6) To what degree should captive insurance be a profit centre for its parent and how can captives improve their returns?
Clearly the more a captive grows the more risk it can take and flexibility it can offer. However, it is not a simple decision and it is really a strategic issue for the parent and board of the captive to consider. The captive needs to offer a competitive alternative to the conventional market. Its parent will operate in a competitive market itself and if the captive is not able to assist in reducing cost, its existence should be questioned.
Captives offer many advantages, they can offer broader cover than may be available in the conventional market and by pooling risks between companies and divisions allow greater buying power. I don’t think anyone wants to see money sitting around in a captive not being utilised, but on the other hand if a company has the resources in the captive, it has the flexibility to mitigate risks in a more creative way.
New territories, new covers targeting new and emerging risks, such as cyber risks. We also see companies continuing to use insurance as a tool to enhance their offering to their clients: loss or damage insurance to be added to the sale of electronic goods, for example. We would like to see a greater emphasis on the planning of the captive’s cover in conjunction with risk management initiatives on the ground and we have seen evidence that this is occurring.
8) What changes are you witnessing in the size of businesses using captive insurance and how do their performance priorities differ with an organisation’s size?
We have a variety of captives and rent-a-captives, some big, some small. The size of the risks retained in a captive tend to be in line with the insured’s own ability to carry risk and its appetite to do so, which are commercial drivers. For example, a selection of partners in a professional firm may use a rent a-captive to buy down deductibles. This could be very small but very important to them as claims may take a long time to develop.
9) When interest rates rise what impact could this have on captive insurance assets and what action could they take to address this?
Traditionally captives enjoyed significant income from their investments which have not been available in recent years. From our observation, clients were pleased to see income being generated in this way as it mitigated the running costs of a captive.

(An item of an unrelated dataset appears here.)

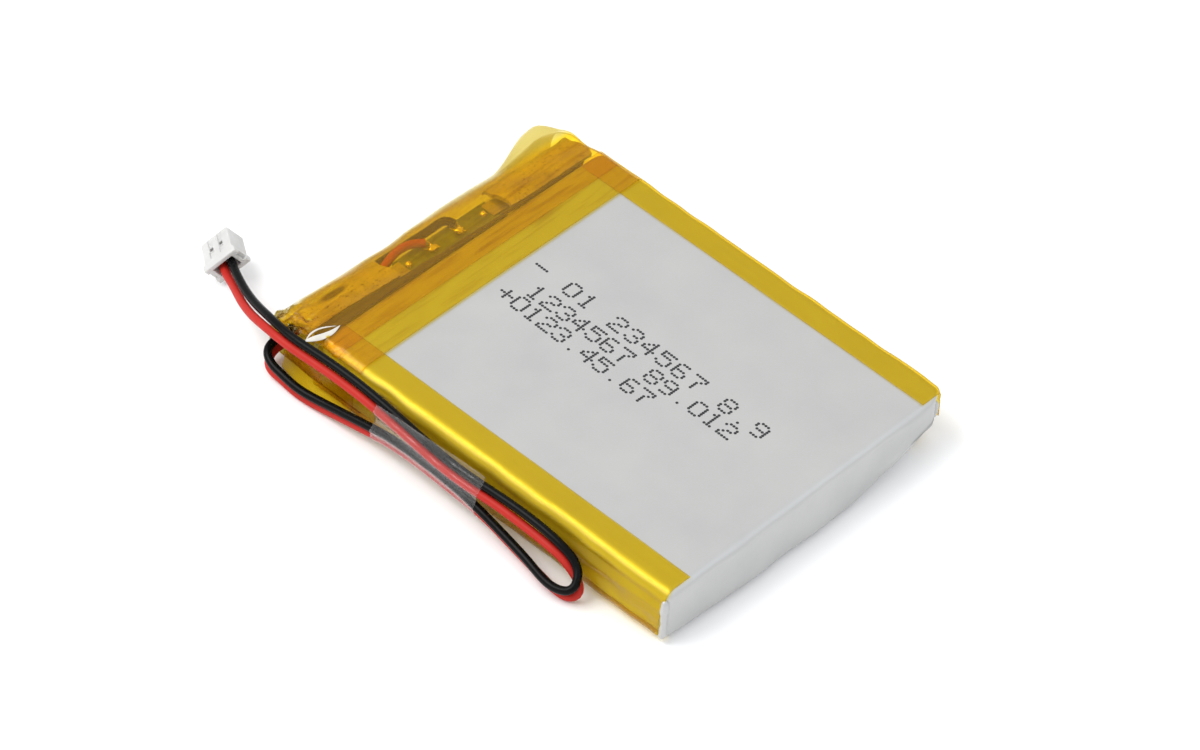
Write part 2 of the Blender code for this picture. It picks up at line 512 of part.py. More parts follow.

We haven’t seen the closure of any captives due to low interest rates however, nor have we seen much appetite to invest in more risky investments to generate income. After all, they’re already in the risk business, so why would they want to take further risk with their investments?
10) Given the ongoing squeeze from regulatory and risk versus return pressures does captive insurance have a future and why? Are your reasons positive or negative?
The regulatory environment has become more onerous in recent years, which is in line with the world’s outlook on corporate governance and transparency generally. In fact, many of the requirements were already being carried out, but now they are carried out within a more defined process and documented more thoroughly.
From a client’s perspective this is probably a good thing; from a manager’s perspective, their systems and controls need to be efficient in dealing with these developments. The captive has always needed to be able to demonstrate that it offers good cost versus benefit and that hasn’t changed. The concept of self insurance as a means of reducing cost is just as relevant as it has always been. Our challenge is to deliver what’s required cost-effectively.
Good risk management is an essential part of good governance for all companies anywhere. This has never changed and never will. What we need to do is ensure that the concept of self insurance is understood, and the way in which a captive can be a useful part of this approach is appreciated and valued. We also need to ensure that the service we offer as an industry is effective. It should be carried out in conjunction with and be relevant to our client’s group risk management initiatives. If we achieve these things, the future for captives is bright.